Шестидесятники | страница 74



Литературная эта аллюзия была тем неуместнее, что Ноздрев с Маниловым вообще никогда — по крайней мере в пределах гоголевского сюжета — не пересекались; да и зачем разжевывать ударную строфу? Склепы для нерожденных — тоже коряво, да и лишнее; «четки чиновничьих скрепок в гусеницы превратились» — и слабо, и компромиссно, потому что не в чиновничестве, не в бюрократии беда и причина. По-настоящему тут следовало сразу перейти к убойному финалу; но Евтушенко ведь надо было еще подчеркнуть, что он свой, что он не враг России. Это надо повторять всегда — не столько для подстраховки, сколько чтобы выбить из рук официозного оппонента главный козырь. Нет, мы не враги России, мы просто не хотим, чтобы она танками давила инакомыслие. Мы хотим, чтобы она как-нибудь иначе его давила. Как-нибудь гуманно и даже уважительно, как Фурцева. Но вот это «разве я враг России?» — как раз и есть самая настоящая маниловщина: они ведь назначают врагом сами, вне зависимости от убеждений и заслуг.

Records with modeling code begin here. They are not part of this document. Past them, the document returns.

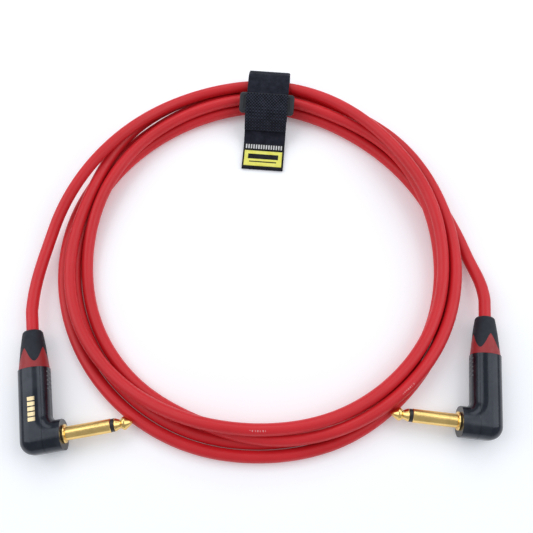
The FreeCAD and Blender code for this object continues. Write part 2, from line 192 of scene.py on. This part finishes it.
def gold_material(name, rough, colour=(0.93, 0.66, 0.25)):
    """Gold plating with fine turning marks and slight stains."""
    s = Shader(name, Metallic=1.0)
    stain = s.noise(160.0, 4.0)
    darker = tuple(c * 0.86 for c in colour)
    s.set("Base Color", s.ramp(stain, [(0.35, darker), (0.6, colour)]))
    turned = s.noise(1.0, 2.0, vector=s.stretched((3000.0, 400.0, 400.0)))
    s.set("Roughness", s.between(turned, 0.3, 0.7, rough, rough + 0.10))
    s.set("Normal", s.bump(turned, 0.00001, 0.25))
    return s.material


def plain_material(name, colour, rough, metallic=0.0, grain=0.00003):
    """Moulded plastic or bare metal for the pieces inside the plugs."""
    s = Shader(name, Metallic=metallic)
    lighter = tuple(min(1.0, c * 1.15 + 0.004) for c in colour)
    s.set("Base Color", s.ramp(s.noise(150.0), [(0.3, colour), (0.7, lighter)]))
    s.set("Roughness", s.between(s.noise(500.0), 0.3, 0.7, rough, rough + 0.12))
    s.set("Normal", s.bump(s.noise(1800.0), grain, 0.5))
    return s.material


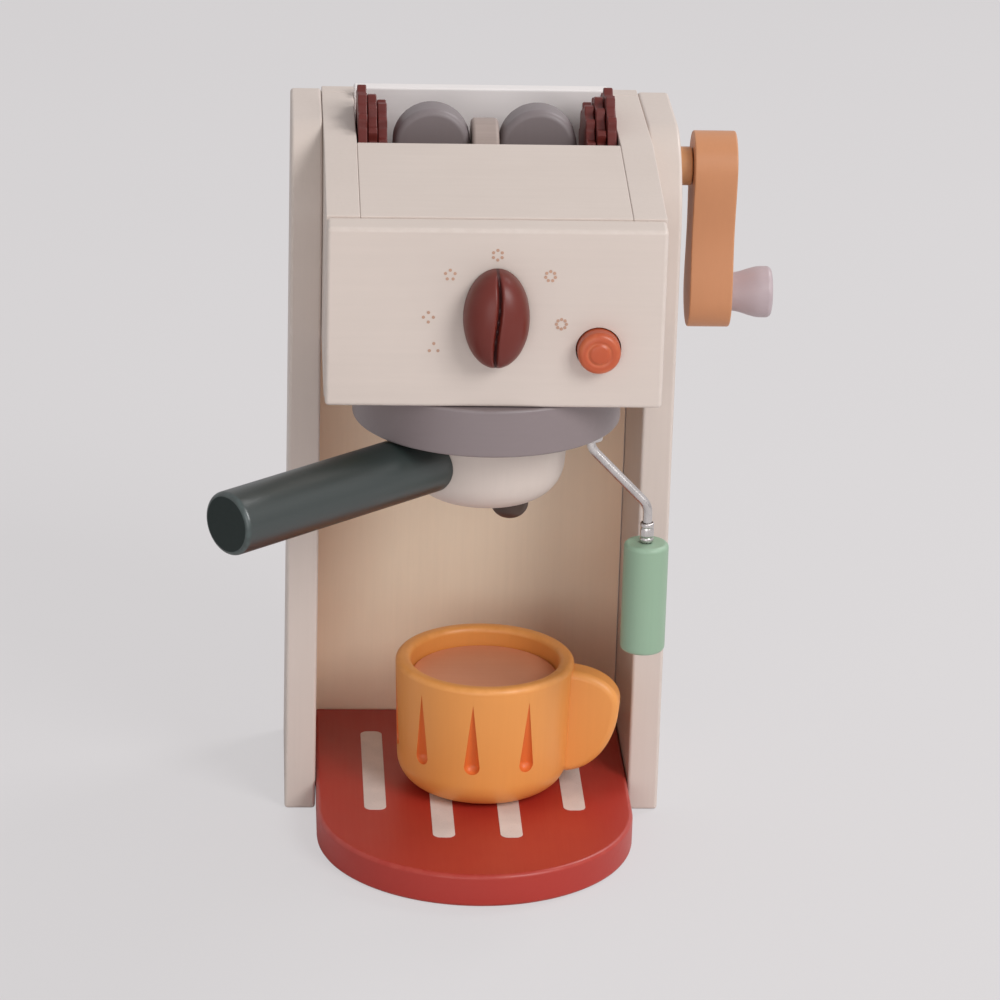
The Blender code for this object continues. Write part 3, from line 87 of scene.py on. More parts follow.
def start_finish(name):
    """Start a finish, and give its tree and the place of each point on the piece with it."""
    finish = bpy.data.materials.new(name)
    finish.use_nodes = True
    tree = finish.node_tree
    return finish, tree, node(tree, "ShaderNodeTexCoord").outputs["Object"]


def along_grain(tree, place, grain):
    """Draw a pattern out along the grain of the wood."""
    return node(tree, "ShaderNodeMapping", {"Vector": place, "Scale": ALONG[grain]}).outputs[0]


def noise(tree, place, fineness, detail=2.0, roughness=0.5):
    """One layer of noise over the piece, as a number from about 0 to 1."""
    inputs = {"Vector": place, "Scale": fineness, "Detail": detail, "Roughness": roughness}
    return node(tree, "ShaderNodeTexNoise", inputs).outputs["Fac"]


def spread(tree, value, low, high, to_low=0.0, to_high=1.0):
    """Stretch a number from one range to another, and hold it at the ends."""
    inputs = {"Value": value, "From Min": low, "From Max": high, "To Min": to_low, "To Max": to_high}
    return node(tree, "ShaderNodeMapRange", inputs).outputs["Result"]


def stretch(tree, value, reach, to_low=0.0, to_high=1.0):
    """Stretch the part of a noise that lies within a reach of one half."""
    return spread(tree, value, 0.5 - reach, 0.5 + reach, to_low, to_high)


def sums(tree, kind, first, second=0.0):
    """Plain arithmetic on one or two numbers."""
    return node(tree, "ShaderNodeMath", {0: first, 1: second}, operation=kind).outputs[0]


def tint(tree, share, first, second):
    """Blend from the first colour to the second."""
    mixer = node(tree, "ShaderNodeMix", {"Factor": share}, data_type="RGBA")
    for socket, colour in (("A", first), ("B", second)):
        entry = next(s for s in mixer.inputs if s.name == socket and s.type == "RGBA")
        if isinstance(colour, bpy.types.NodeSocket):
            tree.links.new(colour, entry)
        else:
            entry.default_value = (*colour, 1.0)
    return next(s for s in mixer.outputs if s.type == "RGBA")


def shade(colour, amount):
    """The same colour a little lighter or darker."""
    return tuple(min(1.0, part * amount) for part in colour)


def lay_finish(tree, colour, roughness, relief, strength, distance):
    """Give the surface its colour, dullness and fine relief, and hand back the shader's inputs."""
    shader = tree.nodes["Principled BSDF"].inputs
    bump = node(tree, "ShaderNodeBump", {"Height": relief, "Strength": strength, "Distance": distance})
    tree.links.new(colour, shader["Base Color"])
    tree.links.new(roughness, shader["Roughness"])
    tree.links.new(bump.outputs["Normal"], shader["Normal"])
    return shader


def satin_paint(name, colour, rubbed, grain="Z", gloss=SATIN, grain_depth=1.0, shift=0.022, shine=0.5):
    """Sprayed satin paint on sanded wood: faint grain lines, slight clouding, paler rubbed edges."""
    paint, tree, place = start_finish(name)
    lines = noise(tree, along_grain(tree, place, grain), GRAIN_FINE, 5.0, 0.62)
    cloud = noise(tree, place, CLOUD_FINE, 3.0)
    peel = noise(tree, place, PEEL_FINE, 1.0)
    grained = sums(tree, "MULTIPLY", lines, GRAIN_SHARE)
    blend = sums(tree, "ADD", grained, sums(tree, "MULTIPLY", cloud, 1.0 - GRAIN_SHARE))
    body = tint(tree, stretch(tree, blend, 0.16), shade(colour, 1.0 - shift), shade(colour, 1.0 + shift))
    edge = node(tree, "ShaderNodeAttribute", attribute_name="eased").outputs["Fac"]
    patchy = stretch(tree, noise(tree, place, WEAR_FINE, 3.0), 0.12, 0.1, 0.6)
    worn = tint(tree, sums(tree, "MULTIPLY", edge, patchy), body, rubbed)
    raised = sums(tree, "MULTIPLY", lines, grain_depth)
    relief = sums(tree, "ADD", raised, sums(tree, "MULTIPLY", peel, PEEL_SHARE))
    dull = stretch(tree, blend, 0.2, gloss + 0.06, gloss - 0.05)
    shader = lay_finish(tree, worn, dull, relief, PAINT_RELIEF, PAINT_DEPTH)
    shader["Specular IOR Level"].default_value = shine
    return paint


def corner(centre, radius, start, stop, steps):
    """Points on a round corner of an outline, in degrees."""
    angles = [math.radians(start + (stop - start) * step / steps) for step in range(steps + 1)]
    return [(centre[0] + radius * math.cos(a), centre[1] + radius * math.sin(a)) for a in angles]


def saw_board(outline, axis, low, high):
    """Cut a board to an outline. The outline's numbers are the two axes other than the given one."""
    bm = bmesh.new()
    spot = "XYZ".index(axis)
    travel = Vector([high - low if number == spot else 0.0 for number in range(3)])
    corners = []
    for first, second in outline:
        point = [first, second]
        point.insert(spot, low)
        corners.append(bm.verts.new(point))
    grown = bmesh.ops.extrude_face_region(bm, geom=[bm.faces.new(corners)])
    far = [item for item in grown["geom"] if isinstance(item, bmesh.types.BMVert)]
    bmesh.ops.translate(bm, vec=travel, verts=far)
    return bm


def ease_edges(bm, width, steps=3, chosen=None):
    """Round the sharp edges and note on each point how far it is out on a rounded edge."""
    bmesh.ops.recalc_face_normals(bm, faces=bm.faces)
    layer = bm.verts.layers.float.get("eased") or bm.verts.layers.float.new("eased")
    sharp = chosen or [e for e in bm.edges if e.calc_face_angle(0.0) > SHARPER_THAN]
    made = bmesh.ops.bevel(
        bm, geom=sharp, offset=width, offset_type="OFFSET", segments=steps, profile=0.5, affect="EDGES"
    )
    rounded = set(made["faces"])
    for face in rounded:
        for vert in face.verts:
            vert[layer] = 1.0 if all(near in rounded for near in vert.link_faces) else 0.0
    return bm


def blank(name, bm, finish):
    """Take a shape off the bench as an unfinished piece."""
    bmesh.ops.remove_doubles(bm, verts=bm.verts, dist=SAME_POINT)
    bmesh.ops.recalc_face_normals(bm, faces=bm.faces)
    mesh = bpy.data.meshes.new(name)
    bm.to_mesh(mesh)
    bm.free()
    mesh.materials.append(finish)
    piece = bpy.data.objects.new(name, mesh)
    bpy.context.scene.collection.objects.link(piece)
    return piece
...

Если в случае с «Бабьим Яром» речь идет о некотором риторическом преувеличении, которое даже не слишком царапает слух — ибо поэт пропускает через себя боль всего мира, — то в случае с «Танками» Евтушенко мог сказать о себе с полным правом: «Русский писатель. Раздавлен русскими танками в Праге». Об этом подробнее. Раздавлена была — начнем с прозаического — его карьера: он в это время — самый популярный поэт в мире, не считая Леннона и Маккартни, именующих его «пятым битлом». Он реальный кандидат на Нобелевскую премию. После Праги вручение какой бы то ни было международной награды советскому поэту, находящемуся даже не в оппозиции, а в умеренной фронде, совершенно исключено. Но раздавлено и нечто большее: сама эта ниша.

Очень удобно и плодотворно на самом деле — говорю всерьез и без всякого осуждения — служить витриной режима, служить режиму, даже и дружить с режимом — и при этом периодически попадать под раздачу, воплощая относительную оппозиционность. Не сказать даже, чтобы эта ниша совсем безопасная, — в те времена, конечно, слава еще защищала, скандалов опасались, но запихнули же Вознесенского в армию, когда он их разозлил! И всё-таки это вполне плодотворная позиция: защищать хорошее, критиковать плохое, ходить в кумирах либеральной интеллигенции, писать при этом действительно хорошие стихи… Я даже думаю, что в этой позиции нет никакой фальши, потому что в 1965 году любить советскую власть было нормально. В 1966-м, после процесса Синявского и Даниэля, — уже не очень нормально, а в 1968-м — просто невозможно. С одной стороны, тут бы и радоваться — кончилась двусмысленность! (И для Аксенова она действительно кончилась: с 1968 года у него каждую вторую вещь уродуют либо заворачивают, и внутренне, кажется, он принимает решение об эмиграции, которое и осуществляет спустя 12 лет.) А с другой — ничего плохого в этой нише не было, и временная симфония между государством и обществом породила, в конце концов, лучшую культуру со времен Серебряного века!